If you’ve never seen this one, make sure you find it. It’s one of my own personal mentor texts, inspiring me to make my work richer and deeper and more touching. I can dream.

So are there books that yank you back and forth between laughter and tears? Tell me about them.


Jill Esbaum

Jill Esbaum is the author of many picture books. Her latest is How to Grow a Dinosaur. Other recent titles are Frankenbunny, If a T. Rex Crashes Your Birthday Party, Elwood Bigfoot– Wanted: Birdie Friends!, Teeny Tiny Toady, and I Am Cow, Hear Me Moo! Learn more at http://jillesbaum.com.


  1. I cry way too easily, so there are probably more than there should be LOL – though I am not thinking of one at the moment. But this one looks like a gem. Requesting it from my library! Thanks!

  2. This does sound like a rare gem, Jill. Another one for the library list . . .

  3. Fantastic! I want to study this one, Jill, thank you. And I love the illustrations, too!

  4. This does sound wonderful. I’m looking forward to reading it! Thanks, Jill.

  5. Kathy Mazurowski

    I just put this title on my library list. Thank you!

  6. Rebecca Forester

    Ok, now you’ve made me laugh then cry. I was enjoying the beautiful illustrations and snippets and then as I continued down I thought: Oh I know where this is going and…yep by the time the pic of the Dad arrived I was crying.

    Another title for my (very long!) library list! Thanks for sharing this one.

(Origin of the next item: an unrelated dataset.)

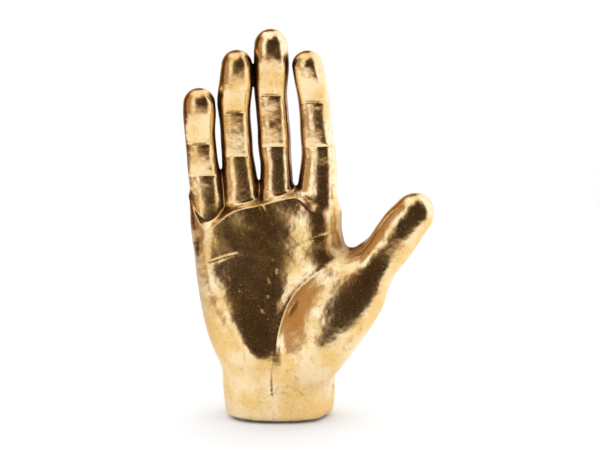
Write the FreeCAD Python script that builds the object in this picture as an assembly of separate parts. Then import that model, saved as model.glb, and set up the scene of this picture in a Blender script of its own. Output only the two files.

  7. Ooh, I must read this book about Caleb and his Dad. Using this book as your mentor text is an excellent idea as you create rich, deeper texts. Dream on.

    I can think of two picture books depicting moods:
    Alexander and the Terrible, Horrible, No Good, Very Bad Day By Judith Viorst
    Happy, Hippo, Angry Duck By Sandra Boyton

    Thank you for featuring this book.

  8. Jill,
    Thanks for this review. I live in a military town. I looked and it’s in the public library catalog here. Gotta read it! Thanks again!

  9. Thanks for sharing this book…I was not aware of it. A definite must for every library and every military home. God bless our troops!

  10. Oh, that looks like a lovely book! One picture book that makes me laugh AND get teary-eyed is MARS NEEDS MOMS. It’s a gem!

  11. Thanks for telling me about this book. I hadn’t seen it but will check it out.

  12. This book will become a classic. All generations will fall in love with it.

  13. Thank you, Jill! I grew up in a military family, and I have no doubt this book will be a “mentor” for me too. One more “hold” book for my local library!

  14. There is nothing better than getting a reader to choke up a little. And if you can do it with humor at the same time, well….It is something I’m determined to do someday. Thanks for this recommendation Jill! I look forward to finding this book.

  15. That is a touching ending. Choked up a bit myself.

  16. OMG, that one line: “My dad is patriotism” made me cry!

  17. Sandie Vaisnoras

    Excited to get this. I remember Linda talking about it this summer.
    Hope all is well.

  18. i checked this one out from our library two years ago, and i still remember it fondly. thanks for a touching story of gratitude about our armed forces, linda!